En el brevísimo aunque contundente artículo “Kafka y sus precursores”, Borges –el infaltable Borges– sugiere que, dada su profunda relevancia en el imaginario occidental, el autor checo ha llegado a alcanzar una suerte de influencia retroactiva o, lo que es lo mismo, ha incidido irremediablemente en el modo de leer ciertos textos anteriores a la aparición de la obra kafkiana. Lo que Borges no llegó a comprobar, si bien de seguro lo sospechó, es que aún hoy, casi noventa años después de morir, Franz Kafka seguiría resonando en nuestra literatura.
Por supuesto, no será la primera ni la última ocasión en que se relaciona la obra que aquí nos ocupa con los principales motivos kafkianos. En efecto, La filial (2012) reproduce para nosotros esa atmósfera absurda y opresiva propia de los sistemas burocráticos descritos en El proceso (1925) y El castillo (1926). Por lo demás, el vínculo resulta demasiado evidente como para no advertir la cita o reformulación de un universo que los relatos de Kafka absorbieron, cristalizaron y, transformado para siempre, devolvieron a la realidad.
Sin embargo, conviene tener en cuenta que, por inevitables que parezcan, tales asociaciones no deberían restar singularidad al texto, sobre todo en lo que se refiere al carácter experimental con que Matías Celedón (1981), el autor, abre su senda paralela. Juego telegráfico, La filial está construida y organizada a partir de una serie de frases y oraciones timbradas –una por página– en el papel, lo que pretende, con éxito, transmitir la carga fría e impersonal del escenario representado. Además, Celedón complementa dicho empeño por medio de cambios de color, redistribuciones en la diagramación y otros procedimientos semejantes que vienen a ampliar los alcances de las escasas y a la vez reveladoras palabras.
Vale la pena subrayar que acá brevedad –200 cuartillas semivacías– no equivale a simpleza. Muy por el contrario: la de Matías Celedón es una novela que quiere y puede inquietarnos por cuanto nos devuelve la imagen de ese territorio lúgubre y asfixiante que a menudo habitamos sin darnos cuenta o, para decirlo en términos todavía más crudos, traza el camino hacia el abismo de monstruos demasiado parecidos a nosotros, dibuja el retrato de aquellos zombies en que nos hemos convertido quienes cada mañana somos vomitados por el metro para luego, maletines o mochilas en mano, ir a enclaustrarnos en una oficina durante nueve horas diarias.
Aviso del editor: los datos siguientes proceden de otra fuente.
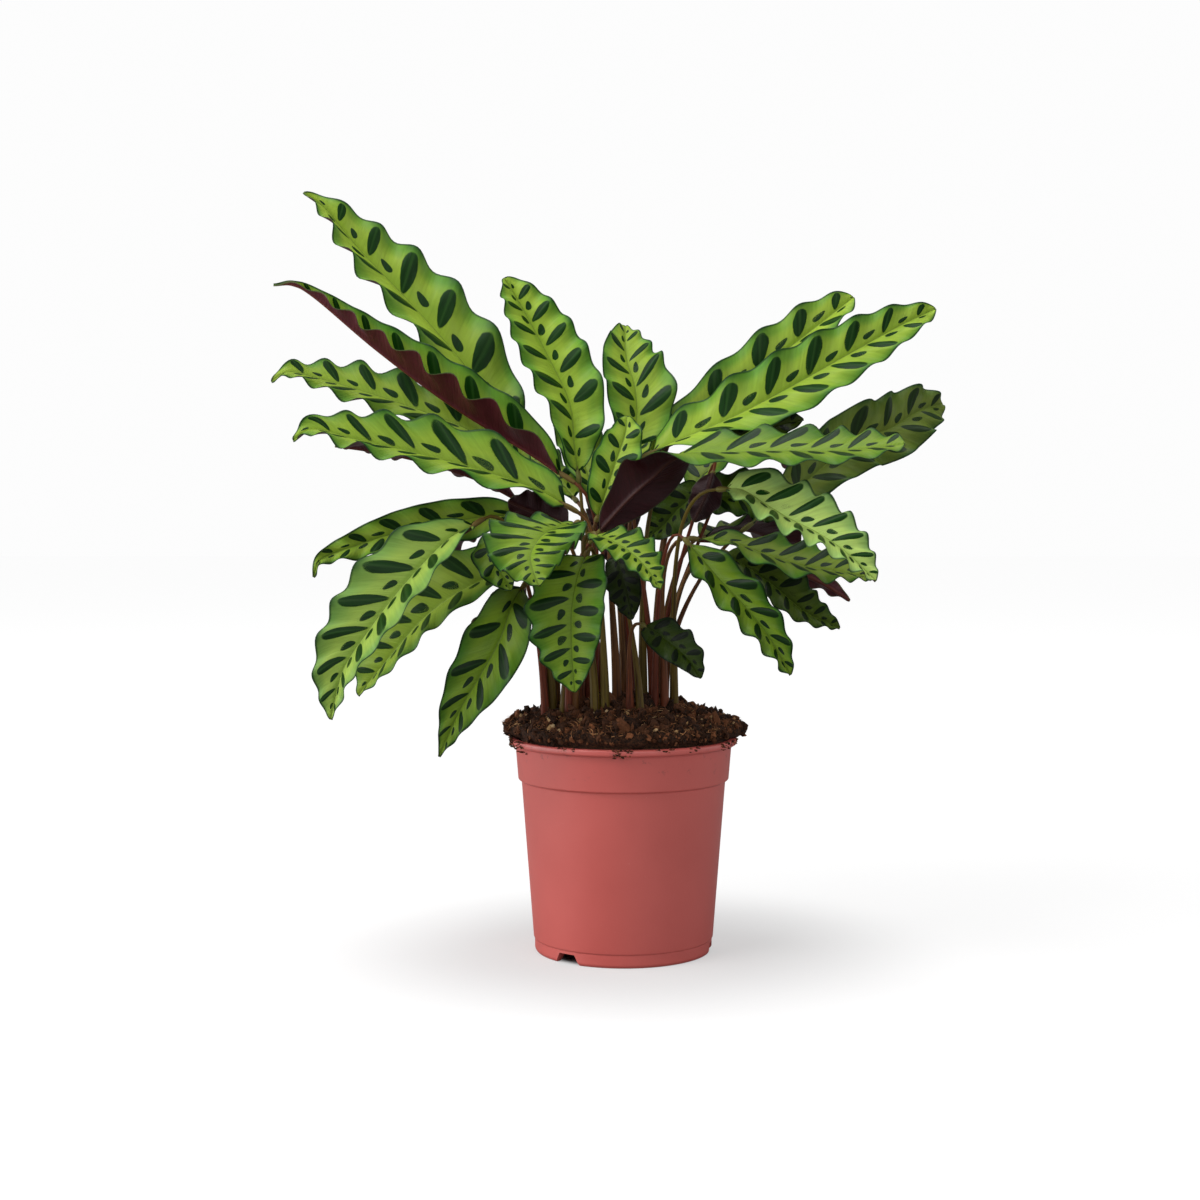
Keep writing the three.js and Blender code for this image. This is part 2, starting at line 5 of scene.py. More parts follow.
import bmesh
import bpy
import numpy as np
from mathutils import Euler, Matrix, Vector, noise


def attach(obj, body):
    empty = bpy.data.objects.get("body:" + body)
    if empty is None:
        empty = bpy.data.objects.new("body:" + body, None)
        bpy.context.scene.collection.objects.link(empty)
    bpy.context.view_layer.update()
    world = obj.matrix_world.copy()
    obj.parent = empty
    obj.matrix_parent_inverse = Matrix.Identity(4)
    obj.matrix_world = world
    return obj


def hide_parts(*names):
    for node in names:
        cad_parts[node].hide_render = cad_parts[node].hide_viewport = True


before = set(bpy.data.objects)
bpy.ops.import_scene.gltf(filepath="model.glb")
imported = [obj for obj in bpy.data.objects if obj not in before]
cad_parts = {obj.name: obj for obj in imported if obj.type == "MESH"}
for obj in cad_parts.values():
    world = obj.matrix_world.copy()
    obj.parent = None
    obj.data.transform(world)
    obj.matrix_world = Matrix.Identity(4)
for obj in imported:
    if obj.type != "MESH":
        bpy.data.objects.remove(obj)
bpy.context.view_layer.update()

MM = 0.001

# ---------- driving dimensions, as in the model's source ----------
POT = SimpleNamespace(
    height=132, lip_radius=70, lip_height=4.5,
    collar_top=66.5, collar_foot=64.8, collar_height=21, step=2,
    wall_foot=55.4, band_height=8, band_step=0.7, foot_radius=53.6,
    wall=1.4, floor_height=6, floor_thickness=1.6,
)
NOTCH = SimpleNamespace(count=3, angle=-128.4, width=19, top=11.5, height=6.2, depth=15)
SOIL = SimpleNamespace(overhang=3, inset=3.5, front=(0.05, 0.35), brim=7, mound=22, mound_radius=48)
BLADE = SimpleNamespace(
    thickness=0.55,
    pulvinus_share=0.05,
    turn=(0.1, 0.5),  # shares of its length between which it turns from face to face_end
    tip_half_width=0.5,
    crowding=0.05,
    wave_width=0.085,  # how much wider a half is on its crests
    wave_rise=1.7,
    uneven=0.22,
    arch=0.16,
    groove=0.35,
)
STALK = SimpleNamespace(
    foot_radius=2.0,
    foot_spread=3,
    sunk=4,
    shares=(0, 0.12, 0.4, 0.62, 1),  # of its length, and how thick it is there beside foot_radius
    thickness=(1.45, 1.3, 0.85, 0.62, 0.55),
    flat=0.82,
)
# The joint between stalk and blade: shares of the midrib's length, and its radius there.
JOINT = SimpleNamespace(
    shares=(0, 0.012, 0.028, 0.045, 0.062, 0.08), radii=(1.35, 1.7, 1.8, 1.6, 1.1, 0.5), drop=0.9, sides=10,
)
EYE = np.array([0.0, -1183.0, 275.0])  # where the midribs are measured from, and the camera stands

# ---------- where each shoot stands, and each leaf ----------
SHOOTS = dict(
    a=(-46, -14), b=(-45, 7), c=(-33, -24), d=(-33, 22), e=(-25, -3), f=(-17, 34), g=(-14, -32),
    h=(-7, -8), i=(2, 22), j=(7, -34), k=(15, 2), l=(22, -22), m=(28, -7), n=(22, 24),
)


class Leaf:
    """A leaf's own values, with its greatest width and, where a leaf names no others, those below. The
    midrib goes from the blade's base to its tip, by (x, y, z): y is the depth, and x and z are where the
    point shows in the plane y = 0 from EYE. A pair is for the left half and the right half, seen from
    above with the tip away."""

    waves = 6  # crests along each margin
    wave = 3.5  # their height
    fold = 12  # how far each half is raised, in degrees
    face = (0, 0, 1)  # where the upper side looks
    face_end = None  # and where it looks at the tip of a blade that turns
    slant = 0.5  # of the side veins
    base, tip = 0.6, 0.8  # how blunt the ends are
    olive_tint = 0  # from 0, yellow-green, to 1, olive and darker
    tone, under_shading = 1, 0.75  # how light each side is: painted shade on the leaves low and deep in the plant, which it also makes a deeper green
    pale = 0  # how far the green is washed out: a painted whitish sheen

    def __init__(self, shoot, *midrib, **values):
        self.shoot, self.midrib = shoot, midrib
        vars(self).update(values)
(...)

Tras un corte en el suministro eléctrico debidamente anunciado (5), la oscura e imprecisa voz que relata suspende sus funciones normales “para dejar constancia” (9) de aquello que tiene lugar en la innominada filial, vale decir, la experiencia del encierro y el aislamiento, el encuentro entre seres marcados por la imperfección, la muerte de “la ciega” (173) y el posterior retorno de una luz que, no obstante, jamás es captada con nitidez: “…soy ciego al color” (127). Mientras, un tedio insoportable se cuela por los rincones y adopta un poder absoluto cuando se restablece la rutina y la consiguiente indiferencia.
Con todo, La filial supera por mucho la trama mínima que la sostiene y, en cambio, se nos escapa hacia otro sitio para, de nuevo, explotarnos en el rostro. En un contexto donde redes sociales y teléfonos móviles condicionan nuestro cautiverio y predeterminan a un nivel imprevisto las formas de comunicación, esta novela funciona como un correlato inesperado de la actual y cada vez más feroz fragmentación del lenguaje y, así, se nos presenta bajo la forma de un testimonio sobre los acechos del silencio y la nada, el cúmulo de anotaciones adjuntas a un formulario perdido en ese laberinto ilegible que es el paisaje del hastío.
Celedón, Matías. La filial. Santiago: Alquimia, 2012.